Paper No. 223-11
Presentation Time: 4:35 PM
REVISITING ONE OF TERRY PAVLIS’ FIRST STOMPING GROUNDS: DETRITAL RECORD OF THE YUKON-TANANA TERRANE AND MANLEY BASIN OF CENTRAL ALASKA
The Intermontane terrane represents one of the largest composite accreted terranes that built the northern Cordillera. To better understand the interactions between the continental margin of Laurentia and the Intermontane terrane, this study analyzes twelve detrital zircon samples (n=3232) from a Neoproterozoic (?) to Cretaceous metasedimentary stratigraphic section exposed in central Alaska. Distinct detrital zircon populations have been identified and are interpreted to represent four stages in the geologic development of this part of western North America. Stage 1 extends from the Neoproterozoic (?) to the Early Paleozoic, and is characterized by Proterozoic and Archean detrital zircon populations that correlate with Laurentian sources of sediment. We interpret Stage 1 to represent deposition along the northwestern continental margin of Laurentia. Stage 2 extends from the Silurian (?) to the Devonian and is characterized by a dominant Devonian and Silurian detrital zircon population. We interpret Stage 2 to have been deposited in a backarc basin coeval with active volcanism as the Yukon-Tanana terrane was rifted away from the Laurentian continental margin as the Slide Mountain Ocean opened. Stage 3 extends from the Mississippian to the Jurassic and records a shift back to sediment sources with abundant Proterozoic and Archean zircon. We interpret this stage to represent deposition of Laurentian detritus along the eastern margin of the Slide Mountain Ocean basin. Stage 4 is represented by the Lower Cretaceous strata of the Manley basin that contain one major Late Triassic to Early Jurassic detrital zircon population.
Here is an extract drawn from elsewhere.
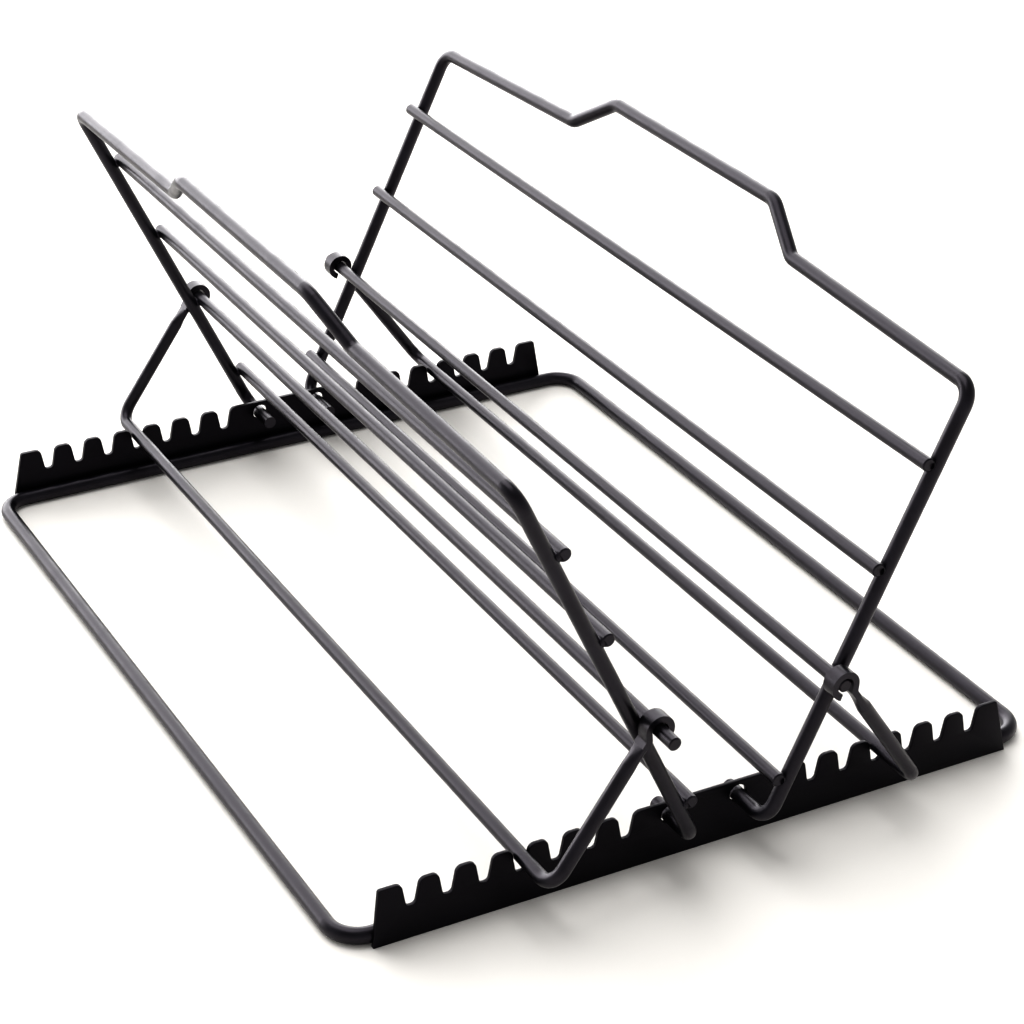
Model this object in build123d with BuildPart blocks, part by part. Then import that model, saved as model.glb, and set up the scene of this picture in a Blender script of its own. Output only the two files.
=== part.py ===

We interpret this population to be sourced from the syn-collisional and post-collisional Late Triassic to Early Jurassic plutons and related sedimentary basins of the Intermontane terrane that were exhumed and eroded during the closure of the Slide Mountain Ocean and the subsequent collision with the Laurentian continental margin. We interpret the Manley basin as a syn- to post-collisional extensional basin associated with regional detachment faults that formed because of crustal thickening in the collisional zone. From a regional perspective, an extensive clastic wedge prograded northward away from the zone of crustal thickening and can be identified in a series of Mesozoic sedimentary basins exposed over 1500 km in southern Alaska.